Habit, a learned action or other form of behavior that is repeated often enough for it to become a largely automatic response to a particular stimulus or situation. Chains of motor habits or skills are involved in walking, writing, swimming, and the like. Unlike habits, instincts and true reflex actions are not learned but are inherited. Conditioned reflexes, or conditioned responses, however, are acquired, as are habits.
Habits can be acquired by conscious repetition and desire to achieve proficiency in an activity. A person learning to swim observes and imitates the movements of others. At first he concentrates on his breathing and on his arm and leg movements. With experience, however, he learns to make these movements almost automatically.

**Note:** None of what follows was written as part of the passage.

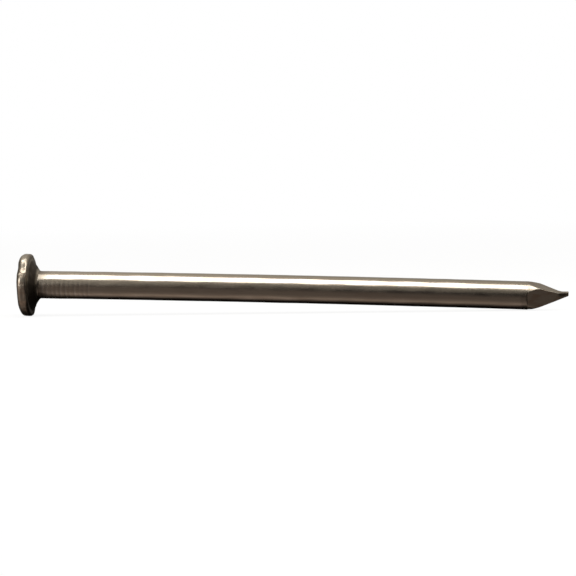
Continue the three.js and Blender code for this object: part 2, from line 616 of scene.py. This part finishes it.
# The walls past the head and past the point, and how much of the surroundings is shaded beside the
# point, all by the same angle.
headWall = [
    (-180, 0.10), (-120, 0.10), (-70, 0.30), (-10, 0.46), (20, 0.42), (45, 0.14), (120, 0.10), (180, 0.10),
]
pointWall = [
    (-180, 0.02), (20, 0.02), (50, 0.20), (130, 0.26), (160, 0.06), (180, 0.02),
]
pointShade = [
    (-180, 0.0), (-125, 0.6), (-103, 0.75), (-89, 0.66), (-77, 0.18), (-62, 0.0), (-30, 0.0), (-15, 0.32),
    (-6, 0.72), (3, 0.90), (12, 0.80), (21, 0.55), (40, 0.44), (62, 0.10), (80, 0.0), (180, 0.0),
]

cameraPlace = dict(
    azimuth=7.74, elevation=3.0, roll=-1.13,
    distance=0.5,
    target=(-0.545 * mm, 0, 3.364 * mm),
    lens=229.75, sensor=36,   # in mm
    clipStart=0.01,
)


def makeFloor():
    look = floorLook
    bm = bmesh.new()
    bmesh.ops.create_grid(bm, x_segments=1, y_segments=1, size=look["size"] / 2)
    mesh = bpy.data.meshes.new("floor")
    bm.to_mesh(mesh)
    bm.free()
    floor = bpy.data.objects.new("floor", mesh)
    floor.location.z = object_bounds()[0][2] - look["gap"]
    bpy.context.scene.collection.objects.link(floor)
    material = bpy.data.materials.new("paleFloor")
    g = Graph(material)
    place = g.add("ShaderNodeTexCoord", output="Object")
    away = g.add("ShaderNodeVectorMath", {"operation": "LENGTH"}, {0: place}, output="Value")
    near = ((look["farRadius"] - away) / (look["farRadius"] - look["nearRadius"])).clamped()
    strength = look["glow"] - near * (look["glow"] - look["nearGlow"])
    shade = near * look["shade"]
    colour = g.mix(shade, (0.0, 0.0, 0.0), (1.0, 1.0, 1.0))
    glow = g.add("ShaderNodeEmission", {}, {"Color": (1, 1, 1, 1), "Strength": strength})
    matt = g.add("ShaderNodeBsdfDiffuse", {}, {"Color": colour})
    both = g.add("ShaderNodeAddShader", {}, {0: glow, 1: matt})
    g.add("ShaderNodeOutputMaterial", {}, {"Surface": both})
    mesh.materials.append(material)
    floor.visible_glossy = False


def makeWorld():
    room = roomShape
    world = bpy.data.worlds.new("studio")
    bpy.context.scene.world = world
    g = Graph(world)
    way = g.add("ShaderNodeTexCoord", output="Generated")
    x, y, z = [g.add("ShaderNodeSeparateXYZ", {}, {0: way}, output=axis) for axis in "XYZ"]
    angle = g.add("ShaderNodeMath", {"operation": "ARCTAN2"}, {0: z, 1: 0.0 - y}) * (180 / math.pi)

    def byAngle(table, tint, tintBelow):
        stops = []
        for degrees, value in table:
            below = lowerAngles[0] < degrees < lowerAngles[1]
            colour = tuple(value * channel for channel in (tintBelow if below else tint))
            stops.append((degrees / 360 + 0.5, colour))
        return g.add("ShaderNodeValToRGB", {"stops": stops}, {"Fac": angle / 360 + 0.5})

    seen = byAngle(surroundings, surroundingsTint, lowerTint)
    dim = ((x - room["dimFrom"]) * room["dimFast"]).clamped()
    dim = g.add("ShaderNodeMath", {"operation": "MINIMUM"}, {0: dim, 1: room["dimMost"]})
    seen = g.mix(dim, seen, (0.0, 0.0, 0.0))
    beside = ((x - room["shadeFrom"]) * room["shadeFast"]).clamped()
    seen = g.mix(byAngle(pointShade, plainTint, plainTint) * beside, seen, (0.0, 0.0, 0.0))
    pastHead = ((0.0 - x - room["headWallFrom"]) * room["headWallFast"]).clamped()
    seen = g.mix(pastHead, seen, byAngle(headWall, surroundingsTint, lowerTint))
    pastPoint = ((x - room["pointWallFrom"]) * room["pointWallFast"]).clamped()
    seen = g.mix(pastPoint, seen, byAngle(pointWall, surroundingsTint, lowerTint))
    values = {0: way, 1: Vector(room["windowWay"]).normalized()}
    facing = g.add("ShaderNodeVectorMath", {"operation": "DOT_PRODUCT"}, values, output="Value")
    inWindow = ((facing - room["windowFrom"]) * room["windowFast"]).clamped()
    seen = g.mix(inWindow, seen, room["window"])

    # the camera sees plain white past the nail
    path = g.add("ShaderNodeLightPath", output="Is Camera Ray")
    seen = g.mix(path, seen, (1.0, 1.0, 1.0))
    background = g.add("ShaderNodeBackground", {}, {"Color": seen, "Strength": 1.0})
    g.add("ShaderNodeOutputWorld", {}, {"Surface": background})


def makeKeyLight():
    light = bpy.data.lights.new("overheadSoftbox", "AREA")
    light.shape = "RECTANGLE"
    light.size = keyLight["length"]
    light.size_y = keyLight["depth"]
    light.energy = keyLight["power"]
    softbox = bpy.data.objects.new("overheadSoftbox", light)
    softbox.location = (keyLight["towardsPoint"], -keyLight["towardsCamera"], keyLight["height"])
    softbox.rotation_euler = (0, math.radians(keyLight["tilt"]), math.radians(keyLight["turn"]))
    softbox.visible_camera = False
    bpy.context.scene.collection.objects.link(softbox)


def makeCamera():
    place = cameraPlace
    azimuth, elevation = math.radians(place["azimuth"]), math.radians(place["elevation"])
    back = Vector((
        math.sin(azimuth) * math.cos(elevation),
        -math.cos(azimuth) * math.cos(elevation),
        math.sin(elevation),
    ))
    data = bpy.data.cameras.new("camera")
    data.sensor_width = place["sensor"]
    data.lens = place["lens"]
    data.clip_start = place["clipStart"]
    camera = bpy.data.objects.new("camera", data)
    roll = Matrix.Rotation(math.radians(place["roll"]), 3, "Z").to_quaternion()
    camera.rotation_mode = "QUATERNION"
    camera.rotation_quaternion = back.to_track_quat("Z", "Y") @ roll
    camera.location = Vector(place["target"]) + back * place["distance"]
    bpy.context.scene.collection.objects.link(camera)
    bpy.context.scene.camera = camera


makeFloor()
makeWorld()
makeKeyLight()
makeCamera()
bpy.context.scene.view_settings.view_transform = "Standard"
print("stage set")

Many habits are acquired, often without awareness, from influences in the environment. A child, for example, having heard others constantly use meaningless phrases, such as “you know,” may begin to use them himself to such an extent that the use becomes habitual. Some habits develop in response to a person's unconscious needs. Thumb-sucking and nail-biting, for example, are usually attempts to relieve tensions of which the individual is not aware. Such habits ordinarily disappear when the tensions causing them are discovered and eliminated.
Most habits serve a necessary purpose. Simple, routine acts performed habitually leave reasoning and other higher mental processes free to solve complex problems or to provide enjoyment. Habits also play a role in coping with emergencies; an experienced automobile driver, for example, will immediately apply the brakes when a child darts in front of the car.
Alcoholism and addiction to drugs and tobacco are often called habits. The term habit, however, properly refers to responses based on emotional or intellectual rather than organic needs. Addiction to alcohol or drugs is a symptom of personality problems, but the repeated taking of such substances sets up an organic need in the body.